To address this, the concept of agency, referring to the purposeful actions of actors, has been incorporated into institutional theory. This has given rise to a variety of concepts which denote how actors engage in changing institutions. Within institutional theory the concept of institutional entrepreneurship is gaining attention as a way to describe and better understand organizations or actors that take the initiative to influence institutions to their own benefit (5). Within institutional economics, actors influencing institutions and creating novel markets are seen as property rights entrepreneurs, and they extract rents in areas that were previously unrecognized (6). Within the area of public-policy research a similar concept has been coined: policy entrepreneurs are people who lobby for certain government frameworks that support their cause (7). These terms all refer to self-interested actors attempting to change their regulatory or normative environment to safeguard a self-interest. Actors seeking to alter the institutional context can be companies, individual entrepreneurs, political actors, non-governmental organizations, social groups or common people.

In which circumstances are the opportunities for policy entrepreneurs to play a defining role the greatest? The literature suggests that the opportunities for such proactive behavior are most pronounced if institutions are weak, not well accepted in society, rife with contradictions, new or in transition (8). In other words, such policy entrepreneurs are frequently found, and are more likely to be successful, when operating in developing economies where institutions have lower legitimacy (9), and in new areas of economic activity, including the development of new products or markets, where suitable institutions may be absent or emerging.

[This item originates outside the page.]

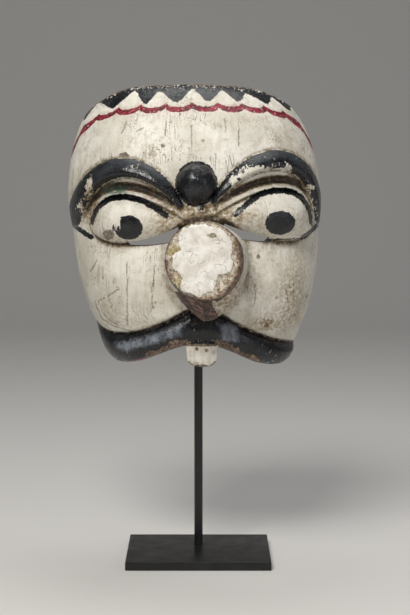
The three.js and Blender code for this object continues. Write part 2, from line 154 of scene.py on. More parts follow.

These conditions applied to jatropha cultivation in Indonesia, which was a relatively new product without a proven track record on a large scale, and occurred in a country known to have relatively weak institutions for formulating and implementing public policy. The collective research underlying the JARAK program shows how jatropha was promoted by a range of actors, from scientists to NGOs and companies interested in investing in it, both at the global and local level. These actors promoted a narrative of jatropha as a miracle crop that would yield economic, social and political benefits, even though the evidence of these benefits, locally and internationally, was absent or showed mixed results. Locally, a number of individuals and companies spearheaded jatropha cultivation, notably scientists at the Bandung Institute of Technology (ITB), several local companies, agricultural experts, and a number of state-owned enterprises.

The result of the activities carried out by these policy entrepreneurs was that the Indonesian government eventually enacted regulatory and policy frameworks in which jatropha research and cultivation were promoted. In 2006 the Indonesian government adopted a national framework on bioenergy, which included jatropha, and in 2007 the Ministry of Agriculture created a roadmap for jatropha in an attempt to move the new crop forward. Furthermore, the government approved an obligation to adopt biofuels mixed with fossil fuel from 2008. As such, jatropha-related projects received subsidies and other support (e.g. land) from the state and from international donors who engaged in various projects. Because of the efforts of such policy entrepreneurs, the gap between the jatropha miracle crop narrative promoted by these actors and the actual reality on the ground, which indicated limited yields and disappointing economic viability, was not immediately recognized and closed.



  1. D. C. North, Institutions, Institutional Change and Economic Performance (Cambridge University Press, Cambridge, 1990).
  2. W. R. Scott, Institutions and Organizations (Sage, Thousand Oaks, 1995).
  3. L. G. Zucker, Institutional theories of organization. Annual Review of Sociology 13, 443-464 (1987).
  4. M. S. Kraatz, E. J. Zajac, Exploring the limits of the New Institutionalism: The causes and consequences of illegitimate organizational change. American Sociological Review 61(5), 812-836 (1996).
  5. P. DiMaggio, Interest and agency in institutional theory, in L. G. Zucker (ed.), Institutional Patterns and Organizations: Culture and Environment, pp. 3-21 (Balinger, Cambridge, MA, 1988).
  6. H. Demsetz, Toward a theory of property rights. American Economic Review 57(2), 347-359 (1967).
  7. N. C. Roberts, P. J. King, Policy entrepreneurs: Their activity structure and function in the policy process. Public Administration Research and Theory 1(2), 147-175 (1991).
  8. M. Seo, W. E. D. Creed, Institutional contradictions, praxis, and institutional change: A dialectical perspective. Academy of Management Review 27(2), 222-247 (2002).
  9. D. D. Li, J. Feng, H. Jiang, Institutional entrepreneurs. American Economic Review 96(2), 358-362 (2006).